There are basically three types of tool material:

  • tool steels;

  • metal carbides;

  • ceramics, including diamond-like materials.

Tool steels have been available since the turn of the nineteenth century, and are still the mainstay of tool materials. They are alloys of iron and carbon with additions of elements such as chromium, tungsten, molybdenum, titanium and vanadium. These elements improve the cutting properties of the steel and the response to heat treatment.

Metal carbide tools, which are also often called hard metal tools, are made by mixing together powders of cobalt (chemical symbol Co) and a metal carbide (usually tungsten carbide, WC). These are then sintered using powder processing techniques. The particles of carbide (which are hard and very strong, even at machining temperatures) form the cutting surfaces of the tool and the function of the cobalt is simply to hold together all the carbide particles. You can see from Figure 44 that the microstructure consists of particles of metal carbide, embedded in cobalt. This is a good example of how physically mixing two materials having differing property profiles can produce a composite material which has more useful properties than either of its constituents.

Figure 44
Figure 44 Microstructure of a WC/Co hard metal tool

Finally, ceramic tools usually consist of aluminium oxide (Al2O3), sometimes with small additions of magnesium oxide (MgO). They are also made from blended powders using the sintering process. These tools retain good strength and chemical stability at high temperatures. More specialist tools can also be made from ceramic composite materials (by mixing two or more ceramic materials) and also diamond, which is used for machining non-ferrous and very hard materials.

These ceramic materials are also used as the tooling in grinding processes. These use a high-speed rotating wheel made of a porous abrasive material which removes a small layer of material as it passes across the workpiece (Figure 45).
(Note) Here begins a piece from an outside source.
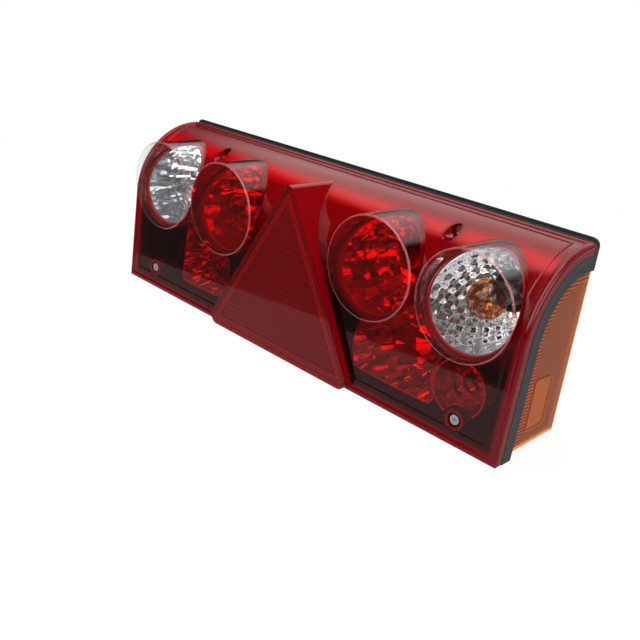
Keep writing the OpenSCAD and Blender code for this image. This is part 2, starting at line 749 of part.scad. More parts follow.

In this case there are many thousands of small cutting edges where the hard abrasive particles, such as diamond or aluminium oxide, protrude from the surface of the wheel. Grinding is used to make surfaces (usually flat or cylindrical) with a good finish on hard materials, as the size of cut and therefore the chip is very small. As the amount of material removed during grinding is minor, grinding is normally considered as a finishing process.

Figure 45
Figure 45 Grinding